→ WORK TO BE COMPLETED
Present each line of the entries below that holds the word "hinge".

→ EXTRACTED MATERIAL
-- -- --

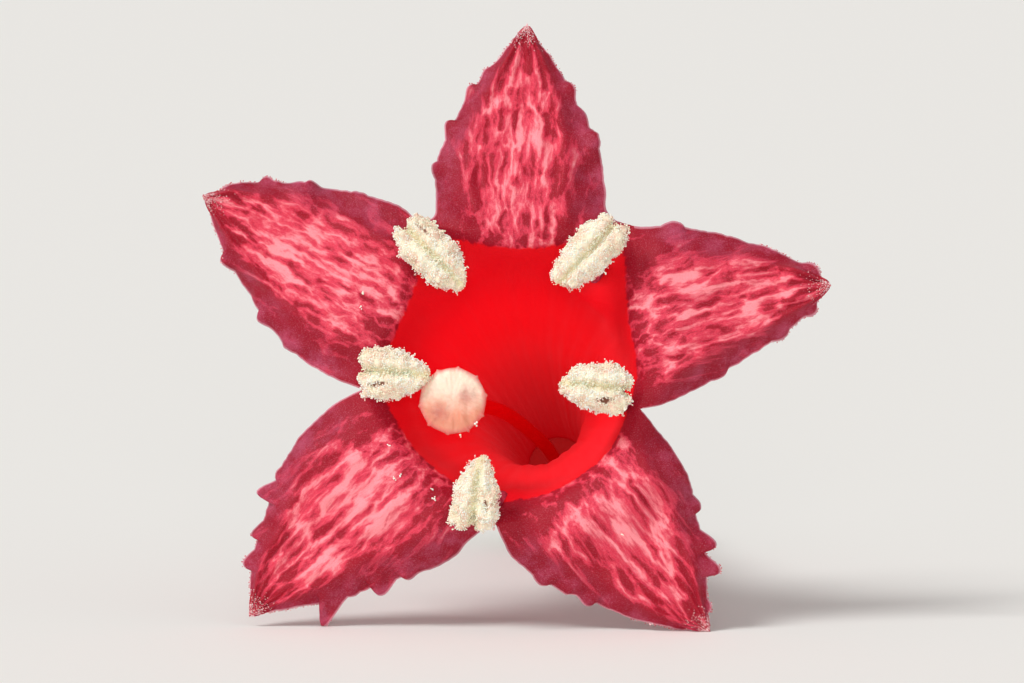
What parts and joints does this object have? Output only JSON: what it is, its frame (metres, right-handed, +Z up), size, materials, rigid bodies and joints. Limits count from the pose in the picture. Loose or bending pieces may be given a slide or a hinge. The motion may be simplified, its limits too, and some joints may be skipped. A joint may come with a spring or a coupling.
{
  "type": "toropapa flower",
  "caption": "Single picked flower lying on its side: a slender funnel tube opening into a star of toothed, streaked lobes, with pollen-covered anthers round a pale disc-shaped stigma.",
  "frame": {"origin": "on the resting surface, under the middle of the flower's bounding box", "axes": "+Z up; the flower lies along Y with its mouth towards -Y and its cut stalk towards +Y; +X is to the right when the mouth is faced"},
  "size_m": [0.0218, 0.0398, 0.0208],
  "materials": {
    "corolla_tissue": "satin",
    "filament_tissue": "satin",
    "anther_pollen": "matte",
    "style_tissue": "satin",
    "stigma_tissue": "satin",
    "calyx_tissue": "satin",
    "stalk_tissue": "satin"
  },
  "bodies": {
    "root": {"corolla": "corolla_tissue", "filament_1": "filament_tissue", "filament_2": "filament_tissue", "filament_3": "filament_tissue", "filament_4": "filament_tissue", "filament_5": "filament_tissue", "anther_1": "anther_pollen", "anther_2": "anther_pollen", "anther_3": "anther_pollen", "anther_4": "anther_pollen", "anther_5": "anther_pollen", "style": "style_tissue", "stigma": "stigma_tissue", "ovary": "calyx_tissue", "sepal_1": "calyx_tissue", "sepal_2": "calyx_tissue", "sepal_3": "calyx_tissue", "sepal_4": "calyx_tissue", "sepal_5": "calyx_tissue", "pedicel": "stalk_tissue"}
  },
  "joints": []
}
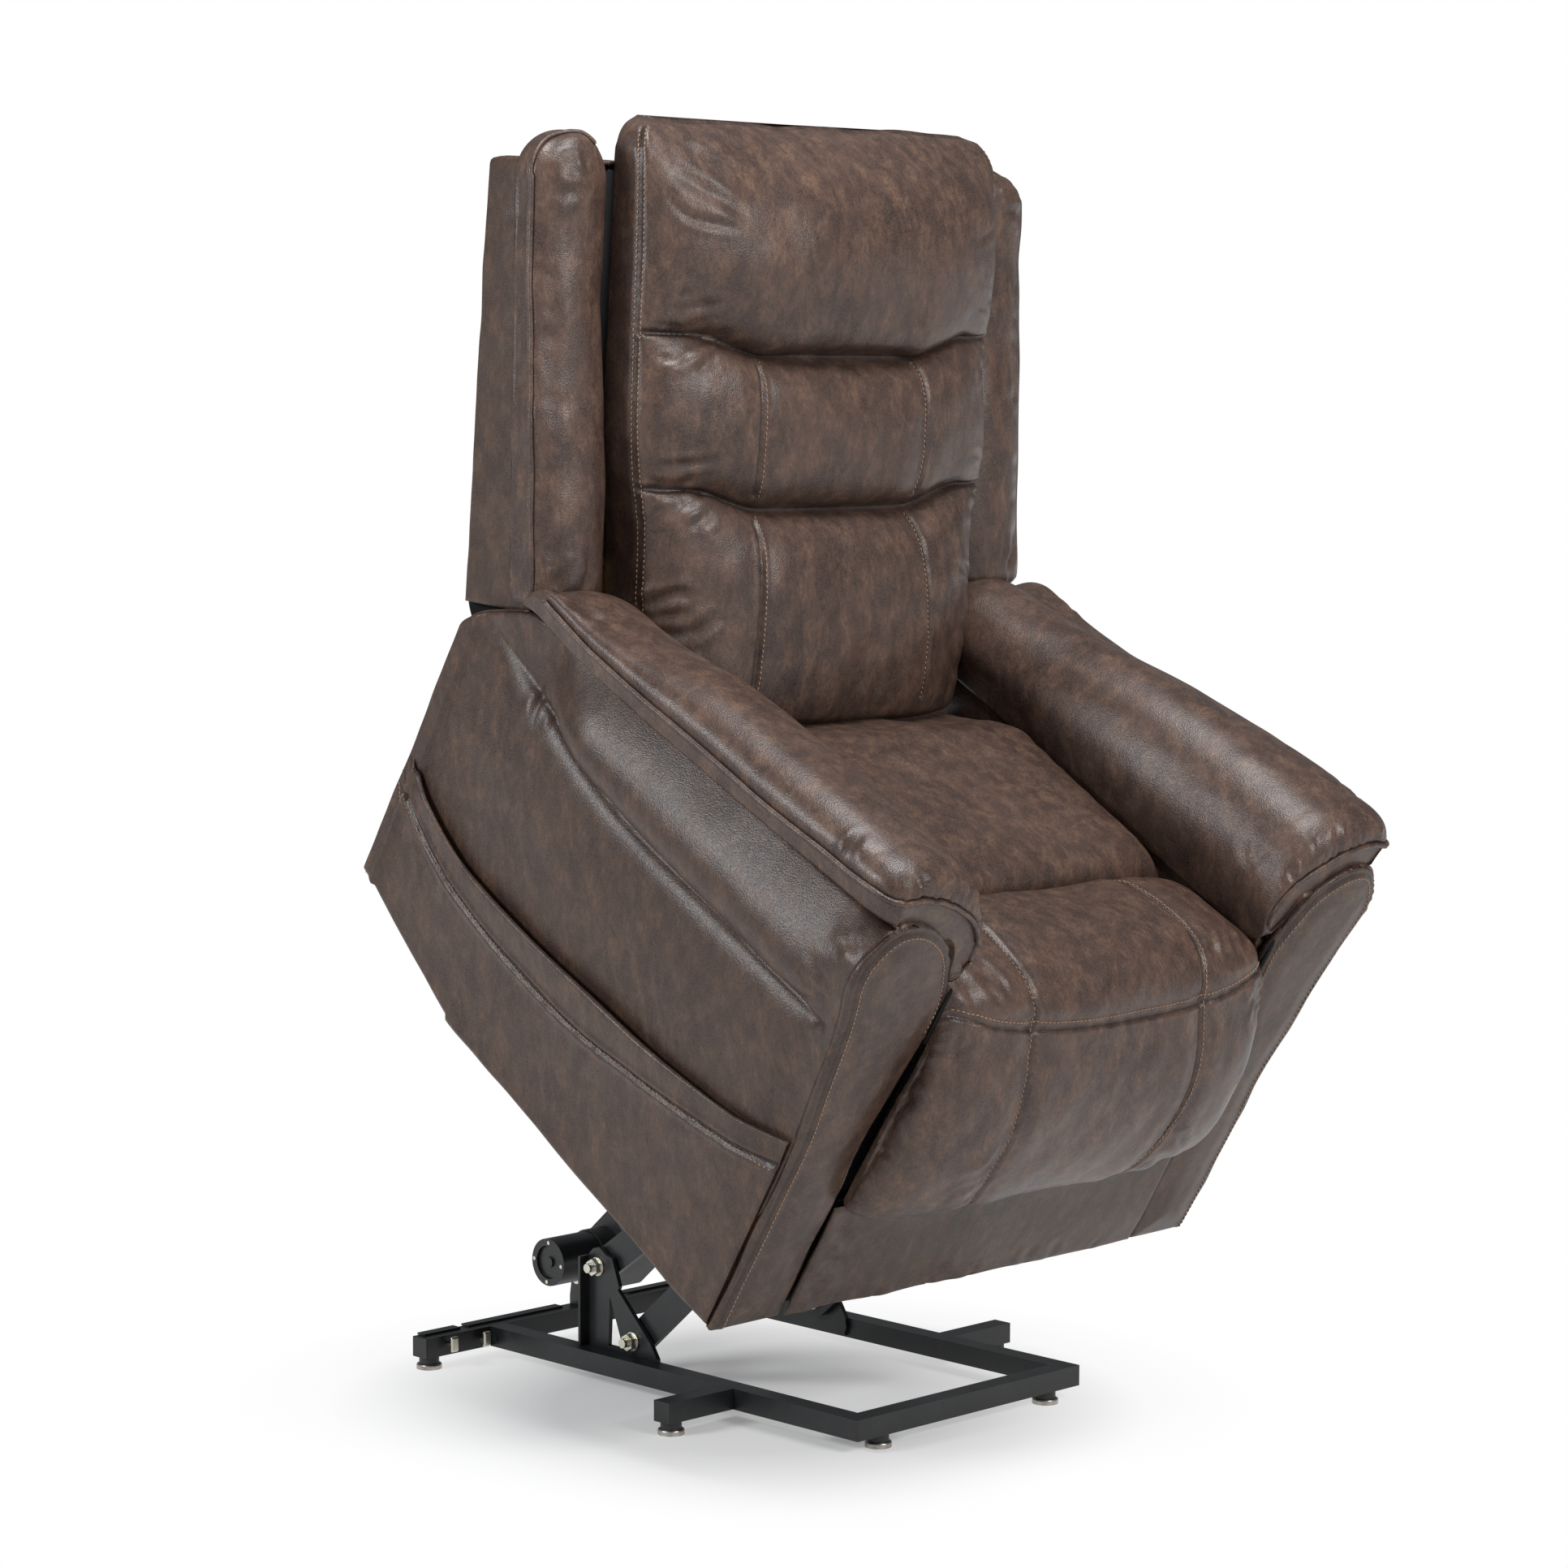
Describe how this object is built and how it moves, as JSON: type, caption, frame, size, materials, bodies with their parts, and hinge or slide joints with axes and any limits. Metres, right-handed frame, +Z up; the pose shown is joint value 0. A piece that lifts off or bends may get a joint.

-- -- --

→ REPLY
What parts and joints does this object have? Output only JSON: what it is, its frame (metres, right-handed, +Z up), size, materials, rigid bodies and joints. Limits count from the pose in the picture. Loose or bending pieces may be given a slide or a hinge. The motion may be simplified, its limits too, and some joints may be skipped. A joint may come with a spring or a coupling.
Describe how this object is built and how it moves, as JSON: type, caption, frame, size, materials, bodies with their parts, and hinge or slide joints with axes and any limits. Metres, right-handed frame, +Z up; the pose shown is joint value 0. A piece that lifts off or bends may get a joint.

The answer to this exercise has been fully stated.